64 Tex. 445 | Tex. | 1885
When the appeal was determined in the court of appeals, the case itself was finally determined, unless a review of it was afterwards obtained by writ of error. The only jurisdiction which the county court could properly exercise over it was to enforce and give effect to the mandate of the court of appeals. The dismissal of the appeal left the judgment in force without change, and without any power or jurisdiction in the county court, on the record as it stood, to open the case for the purpose of making any further or additional orders or entries in the cause, other than
If, on the appeal, the judgment had been affirmed, the court below could only have made the orders necessary to carry out the judgment of the appellate court, and in the language of the statute (art. 1419, R. S.), the cause then “shall be dropped from the docket.” A fortiori, would the same result ensue, where the appellate court determines that the cause has not been properly appealed, and for that reason dismisses it from its docket at the costs of the appellant and his sureties, thus leaving the parties in statu quo.
The statutes provide in what cases the appellate courts shall render judgment on the appeal bonds, or bonds for writs of error, gee art. 1049, R. S. But the judicial system does not seem to contemplate a renewal of the jurisdiction of the inferior court over the cause for any purpose other than to cany out the mandate of the superior or appellate court, except where the judgment below is reversed; and even in that case, where it may properly be done, the appellate court will not send the case back for further proceedings, but will render such judgment as the court below ought to have rendered. Article 1048, R. S.

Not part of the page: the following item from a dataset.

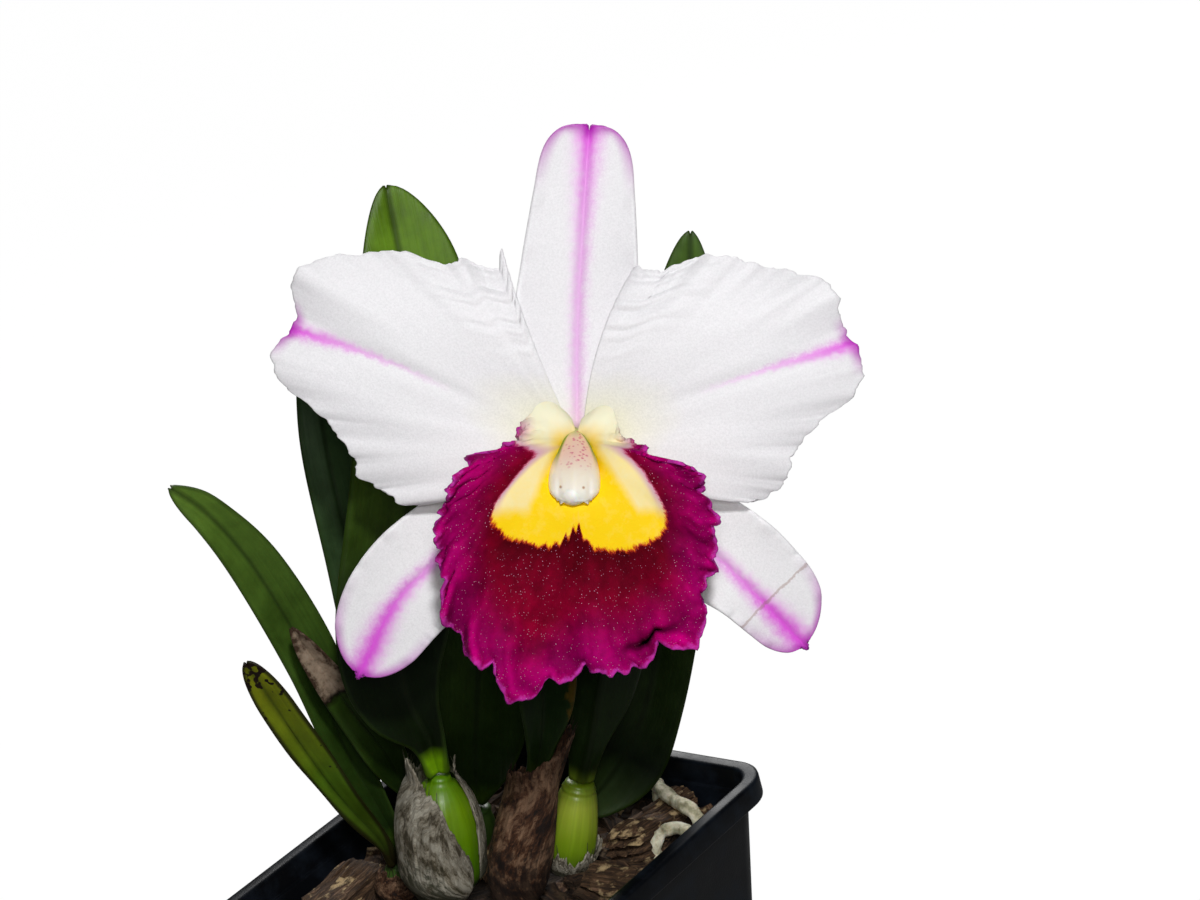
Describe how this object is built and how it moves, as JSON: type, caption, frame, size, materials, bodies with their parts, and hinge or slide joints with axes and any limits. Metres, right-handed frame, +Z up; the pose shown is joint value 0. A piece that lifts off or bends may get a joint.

In cases where, upon the face of the record, a judgment may be rendered against the sureties upon the appeal or writ of error bond, such judgment must be rendered by the appellate court, and not by the court a quo.
If in cases where the appellee is entitled to redress or damages by reason of a breach of the condition of the bond, and his remedy cannot be enforced by the appellate court, he needs must seek his remedy by suit upon the bond in some appropriate form of action.
We are of opinion there was no error and that the judgment be affirmed.
Affirmed.
[Opinion adopted June 26, 1885.]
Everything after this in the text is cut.